* [Stated exercise]: Every line of the material below should be repeated exactly.

==== Dataset section ====

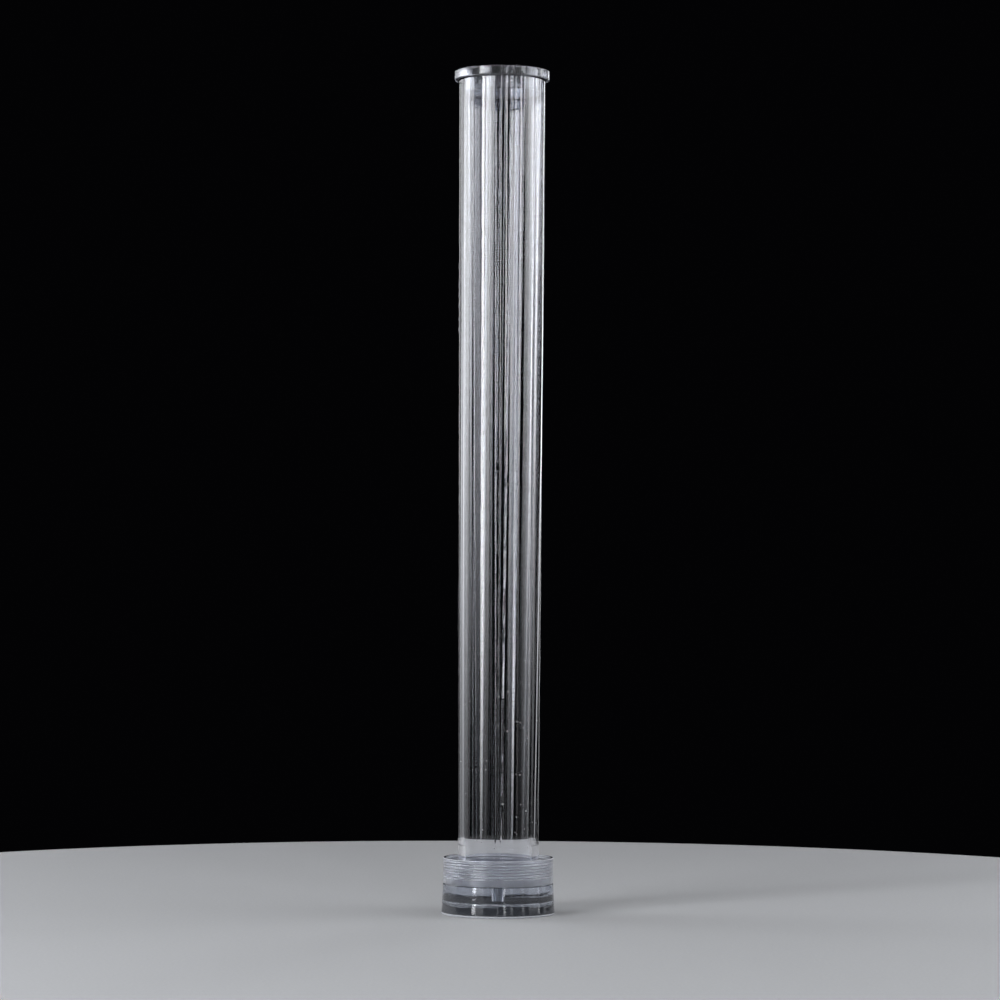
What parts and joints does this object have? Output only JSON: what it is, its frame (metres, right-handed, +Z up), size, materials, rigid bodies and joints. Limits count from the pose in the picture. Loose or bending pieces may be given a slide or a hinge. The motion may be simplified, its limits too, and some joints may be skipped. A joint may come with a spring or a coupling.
{
  "type": "manual rain gauge",
  "caption": "Clear tapered measuring tube with a push-in collector ring, screwed upright into the threaded collar of a clear round base.",
  "frame": {"origin": "centre of the underside of the foot disc, on the axis of the tube", "axes": "+Z up the axis of the tube, from the base to the collector ring; +X to the right and +Y to the back are arbitrary, because the gauge is round"},
  "size_m": [0.0404, 0.0404, 0.3],
  "materials": {
    "clear_ring": "polished clear acrylic",
    "clear_tube": "moulded clear styrene with faint lengthwise flow and a few scratches",
    "plug_plastic": "turned clear acrylic, frosted by the tool",
    "washer_rubber": "translucent silicone, satin",
    "frosted_collar": "clear acrylic, frosted inside by a fine thread",
    "clear_block": "polished clear acrylic with sawn and cemented faces",
    "pin_plastic": "ground clear acrylic rod"
  },
  "bodies": {
    "base": {"threaded_collar": "frosted_collar", "upper_disc": "clear_block", "centre_pin": "pin_plastic", "foot_disc": "clear_block"},
    "washer": {"seal_washer": "washer_rubber"},
    "tube": {"measuring_tube": "clear_tube", "threaded_plug": "plug_plastic"},
    "collector": {"collector_ring": "clear_ring"}
  },
  "joints": [
    {"name": "thread_rise", "type": "slide", "parent": "base", "child": "washer", "axis": [0, 0, 1], "range_m": [0, 0.01001]},
    {"name": "thread_turn", "type": "hinge", "parent": "washer", "child": "tube", "pos_m": [0, 0, 0.0155], "axis": [0, 0, 1], "range_deg": [0, 3600]},
    {"name": "collector_lift", "type": "slide", "parent": "tube", "child": "collector", "axis": [0, 0, 1], "range_m": [0, 0.015]}
  ],
  "couplings": [
    {"joint": "thread_rise", "follows": "thread_turn", "m_per_rad": 0.00015915}
  ]
}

====

* [Answer to this problem]:
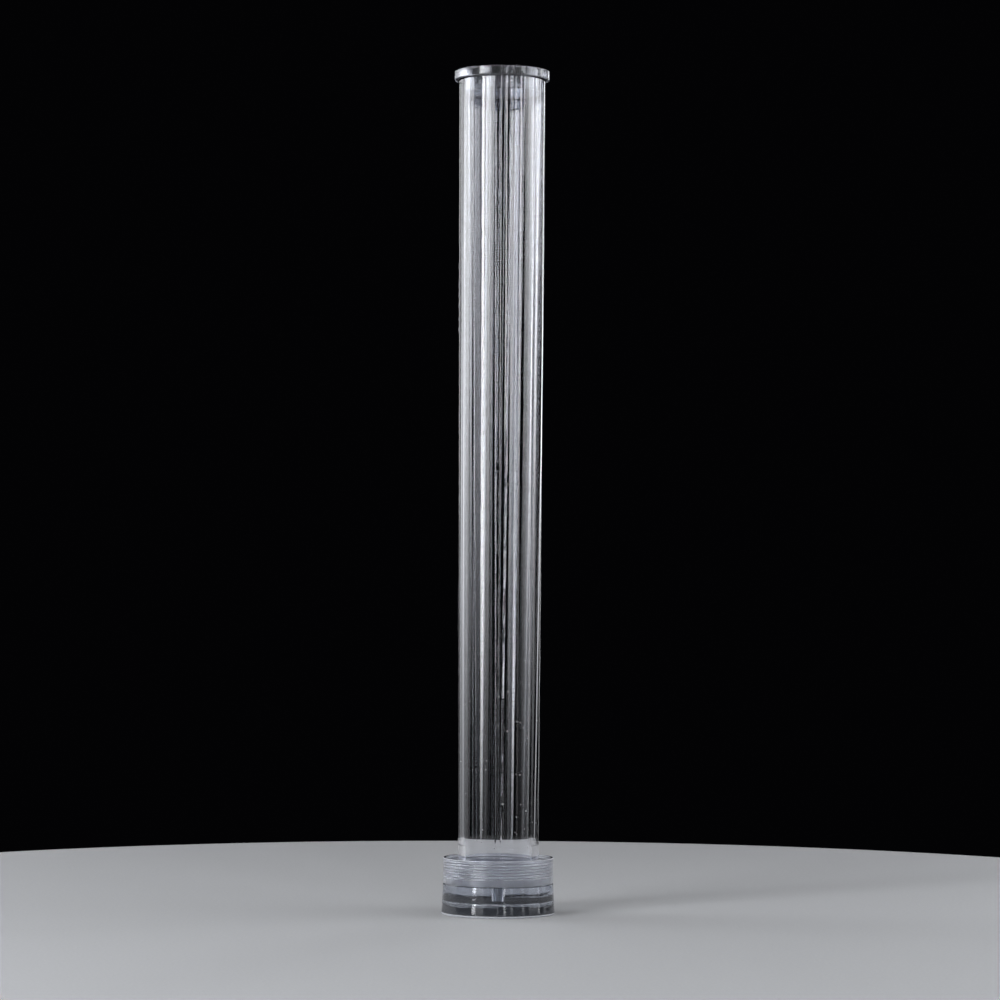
What parts and joints does this object have? Output only JSON: what it is, its frame (metres, right-handed, +Z up), size, materials, rigid bodies and joints. Limits count from the pose in the picture. Loose or bending pieces may be given a slide or a hinge. The motion may be simplified, its limits too, and some joints may be skipped. A joint may come with a spring or a coupling.
{
  "type": "manual rain gauge",
  "caption": "Clear tapered measuring tube with a push-in collector ring, screwed upright into the threaded collar of a clear round base.",
  "frame": {"origin": "centre of the underside of the foot disc, on the axis of the tube", "axes": "+Z up the axis of the tube, from the base to the collector ring; +X to the right and +Y to the back are arbitrary, because the gauge is round"},
  "size_m": [0.0404, 0.0404, 0.3],
  "materials": {
    "clear_ring": "polished clear acrylic",
    "clear_tube": "moulded clear styrene with faint lengthwise flow and a few scratches",
    "plug_plastic": "turned clear acrylic, frosted by the tool",
    "washer_rubber": "translucent silicone, satin",
    "frosted_collar": "clear acrylic, frosted inside by a fine thread",
    "clear_block": "polished clear acrylic with sawn and cemented faces",
    "pin_plastic": "ground clear acrylic rod"
  },
  "bodies": {
    "base": {"threaded_collar": "frosted_collar", "upper_disc": "clear_block", "centre_pin": "pin_plastic", "foot_disc": "clear_block"},
    "washer": {"seal_washer": "washer_rubber"},
    "tube": {"measuring_tube": "clear_tube", "threaded_plug": "plug_plastic"},
    "collector": {"collector_ring": "clear_ring"}
  },
  "joints": [
    {"name": "thread_rise", "type": "slide", "parent": "base", "child": "washer", "axis": [0, 0, 1], "range_m": [0, 0.01001]},
    {"name": "thread_turn", "type": "hinge", "parent": "washer", "child": "tube", "pos_m": [0, 0, 0.0155], "axis": [0, 0, 1], "range_deg": [0, 3600]},
    {"name": "collector_lift", "type": "slide", "parent": "tube", "child": "collector", "axis": [0, 0, 1], "range_m": [0, 0.015]}
  ],
  "couplings": [
    {"joint": "thread_rise", "follows": "thread_turn", "m_per_rad": 0.00015915}
  ]
}